CNW: What does the church need to keep doing or doing better?

BGA: I think as a church we certainly need to keep doing background checks on people who are volunteering. We need to keep doing educational programs, and maybe some of our educational programs in general could be better. There are many, many programs out there, and we need to scrutinize those to see which programs are more helpful than others.

Safe environment programs are not human sexuality (education programs). They are something different. However, I think as a church, I think we ought to be doing good, healthy human sexuality, and sometimes we’re not doing as well as we could or should, and that’s something we need to look at.

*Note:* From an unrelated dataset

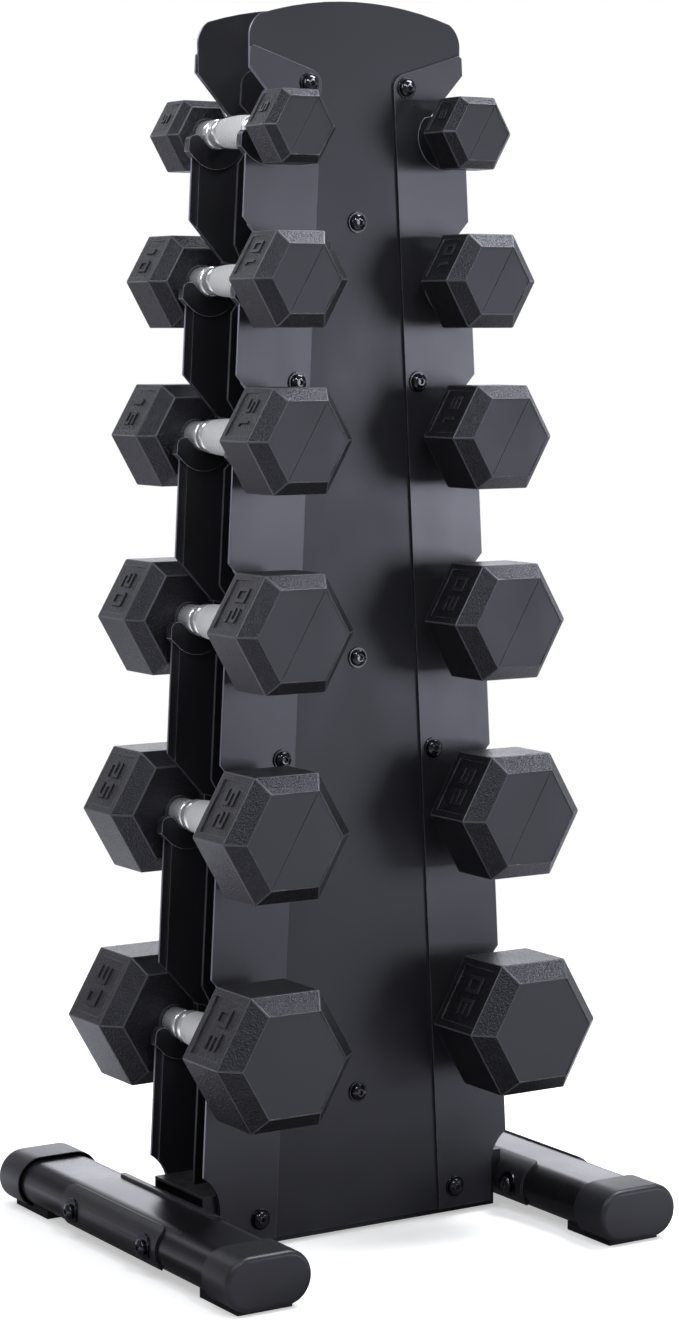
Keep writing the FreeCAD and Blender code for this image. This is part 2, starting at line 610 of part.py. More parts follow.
def label_pocket(row, x, face):
    """Recess in the upper left flank, deepest beside the handle and fading out towards the end."""
    facet = row["flats"] / math.sqrt(3) - 2 * row["border"]
    near = face * (GRIP_GAP / 2 + row["bevel"] + row["border"])
    far = face * (GRIP_GAP / 2 + row["length"] - row["bevel"] - LABEL_RUN_OUT)
    flank = -row["flats"] / 2
    outline = [(flank - LABEL_DEPTH, near), (flank + LABEL_DEPTH, near), (flank, far), (flank - LABEL_DEPTH, far)]
    points = [V(u, y, -facet / 2) for u, y in outline]
    pocket = Part.Face(Part.makePolygon(points + [points[0]])).extrude(V(0, 0, facet))
    pocket.rotate(V(0, 0, 0), Y_AXIS, FACET_TURN)
    pocket.translate(V(x, 0, row["z"]))
    return pocket


def rubber_coat(row, x, face):
    outside = hex_head(row, x, face, 0.0)
    boss = rod_y(BOSS_RADIUS, x, row["z"], face * (GRIP_GAP / 2 - BOSS_HEIGHT), face * (GRIP_GAP / 2 + COAT))
    whole = outside.fuse(boss).cut(label_pocket(row, x, face))
    return whole.cut([hex_head(row, x, face, COAT), shaft(row, x, face, 0.0)])


def handle(row, x):
    """Turned handle: bulged grip, ring, groove and collar at each end."""
    grip = row["grip"]
    ring = grip - RING_DROP
    end = GRIP_GAP / 2 + row["length"] - SHAFT_STOP
    steps = [(grip - GRIP_DROP, GRIP_END), (ring - THIN_GROOVE, GRIP_END),
             (ring - THIN_GROOVE, RING_FROM), (ring, RING_FROM), (ring, GROOVE_FROM),
             (GROOVE_RADIUS, GROOVE_FROM), (GROOVE_RADIUS, COLLAR_FROM), (COLLAR_RADIUS, COLLAR_FROM),
             (COLLAR_RADIUS, COLLAR_TO), (SHAFT_RADIUS, COLLAR_TO), (SHAFT_RADIUS, end), (0.0, end)]
    half = [V(x + r, y, row["z"]) for r, y in steps]
    other = [V(p.x, -p.y, p.z) for p in reversed(half)]
    bulge = Part.Arc(other[-1], V(x + grip, 0, row["z"]), half[0]).toShape()
    profile = Part.Wire([bulge, Part.makePolygon(half + other)])
    return Part.Face(profile).revolve(V(x, 0, row["z"]), Y_AXIS, 360)


# ---------------------------------------------------------------- build the nodes
for face_name, face in FACES.items():
    export(face_name + "_panel", [panel(face)])
    for side_name, side in SIDES.items():
        export(face_name + "_" + side_name + "_upright", [upright(side, face)])
    export(face_name + "_cradles", [cradle(row, side, face) for row in ROWS for side in (LEFT, RIGHT)])
    export(face_name + "_foot_caps", [foot_cap(side, face) for side in (LEFT, RIGHT)])

export("spine_plate", [spine()])
export("base_channel", [base_channel()])
export("spacer_bars", [spacer(face, z) for face in (FRONT, REAR) for z in CENTRE_BOLTS])

bolts = []
washers = []
nuts = []
for face in (FRONT, REAR):
    for z in CENTRE_BOLTS:
        bolts.append(face_bolt(face, 0.0, z, PANEL_OUT))
        washers.append(face_washer(face, 0.0, z, PANEL_OUT))
    for side in (LEFT, RIGHT):
        for x, z in UPRIGHT_BOLTS:
            on_base = z < BASE_TOP
            bolts.append(face_bolt(face, side * x, z, UPRIGHT_OUT))
            washers.append(face_washer(face, side * x, z, UPRIGHT_OUT))
            nuts.append(face_nut(face, side * x, z, PANEL_IN - (SHEET if on_base else 0.0)))
export("face_bolts", bolts)
export("face_washers", washers)
export("face_nuts", nuts)

for side_name, side in SIDES.items():
    export(side_name + "_foot_tube", [foot_tube(side)])
export("outer_clamps", [outer_clamp(side) for side in (LEFT, RIGHT)])
export("inner_clamps", [inner_clamp(side) for side in (LEFT, RIGHT)])
clamp_places = [(side, y) for side in (LEFT, RIGHT) for y in (-CLAMP_BOLT_Y, CLAMP_BOLT_Y)]
export("clamp_bolts", [clamp_bolt(side, y) for side, y in clamp_places])
export("clamp_sleeve_nuts", [sleeve_nut(side, y) for side, y in clamp_places])
outside_washers = [clamp_washer(side, y, ROUND_OUT, 1, BOLT_RADIUS) for side, y in clamp_places]
inside_washers = [clamp_washer(side, y, ROUND_IN, -1, SLEEVE_RADIUS) for side, y in clamp_places]
export("clamp_washers", outside_washers + inside_washers)
export("foot_pads", [foot_pad(side, face) for side in (LEFT, RIGHT) for face in (FRONT, REAR)])

for row in ROWS:
    for side_name, side in SIDES.items():
        x = side * row["x"]
        tag = "_" + str(row["lb"]) + "lb_" + side_name
        export("handle" + tag, [handle(row, x)])
        export("cores" + tag, [iron_core(row, x, face) for face in (FRONT, REAR)])
        export("coats" + tag, [rubber_coat(row, x, face) for face in (FRONT, REAR)])
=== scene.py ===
# %% [markdown]
# # A dressed dumbbell tower
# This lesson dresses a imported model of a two-sided dumbbell tower: notched steel sheet on two flat-oval
# feet, with twelve rubber hexagonal dumbbells lying by their handles in plastic cradles. We could model it
# all again here, but a second model drifts away from the first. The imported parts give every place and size,
# so we only swap hard computer edges for worked ones, build the pieces whose small forms carry the look
# (rubber heads, turned handles, button-head bolts), and give each surface a finish.

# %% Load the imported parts
import json
import math
import bmesh
import bpy
from mathutils import Matrix, Vector

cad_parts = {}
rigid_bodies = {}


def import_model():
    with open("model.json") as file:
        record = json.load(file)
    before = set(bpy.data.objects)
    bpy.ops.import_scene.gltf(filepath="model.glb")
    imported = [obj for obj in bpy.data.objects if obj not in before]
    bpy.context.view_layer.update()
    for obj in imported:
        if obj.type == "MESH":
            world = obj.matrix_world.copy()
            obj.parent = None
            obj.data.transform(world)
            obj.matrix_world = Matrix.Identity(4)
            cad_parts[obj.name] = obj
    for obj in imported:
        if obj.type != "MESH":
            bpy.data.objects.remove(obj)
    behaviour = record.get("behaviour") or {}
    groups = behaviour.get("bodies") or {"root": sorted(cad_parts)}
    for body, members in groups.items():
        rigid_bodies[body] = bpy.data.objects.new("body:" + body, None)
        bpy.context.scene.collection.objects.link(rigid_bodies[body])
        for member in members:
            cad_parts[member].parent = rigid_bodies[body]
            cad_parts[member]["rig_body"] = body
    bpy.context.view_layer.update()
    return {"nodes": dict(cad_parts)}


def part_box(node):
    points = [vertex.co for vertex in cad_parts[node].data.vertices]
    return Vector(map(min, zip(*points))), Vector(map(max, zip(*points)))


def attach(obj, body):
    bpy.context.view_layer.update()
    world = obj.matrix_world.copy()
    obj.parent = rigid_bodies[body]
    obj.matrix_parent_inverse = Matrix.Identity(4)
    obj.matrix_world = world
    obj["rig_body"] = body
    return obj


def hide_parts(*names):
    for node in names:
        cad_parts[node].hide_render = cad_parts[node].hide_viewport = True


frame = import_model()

# %% [markdown]
# ## Effects that several finishes share
# Powder coat, moulded rubber and enamel all vary a little: a fine grain, faint hand marks, paler edges
# that are partly wear and partly painted highlight, and a trace of dust on what faces up. Each effect could
# be copied into every material. A node group built once, with named inputs, is easier to read and to tune.
# A few short helpers keep the wiring of nodes readable.

# %% Helpers: numbers in a node tree


def feed(tree, value, socket):
    """Link a socket to this one, or write a number or a colour on it."""
    if isinstance(value, bpy.types.NodeSocket):
        tree.links.new(value, socket)
    else:
        socket.default_value = value


def maths(tree, operation, first, second=None, clamp=False):
    """One Math node; each operand is a socket or a number."""
    node = tree.nodes.new("ShaderNodeMath")
    node.operation = operation
    node.use_clamp = clamp
    for slot, value in enumerate((first, second)):
        if value is not None:
            feed(tree, value, node.inputs[slot])
    return node.outputs[0]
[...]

CARA (the Center for Applied Research in the Apostolate at Georgetown University) did a poll of Catholics, and it’s amazing to me. I think 30 percent of the people realize that we have a charter—I don’t know the exact statistic (34 percent according to a May 2007 poll conducted by CARA).

I think we’re timid at times about telling everybody what we’re doing. We have made progress, and we haven’t fully arrived, but we’ve done a lot.

The other thing is the John Jay study. We need funding for that. They have already done all the statistics of the past and now we’re moving into the important area of asking the question from the criminology point of view and the psychological point of view: Why did it happen when it happened—what caused this? And in what context? What was happening when this happened?

It would be nice to say sexual abuse is never going to happen again. That’s ridiculous. It’s going to happen. It’s going to happen in families, it’s going to happen in schools, it’s going to happen in public schools—it’s going to happen. We want to have “faith environments” to prevent it from happening and we also want to make sure we never have that critical mass happening that we did.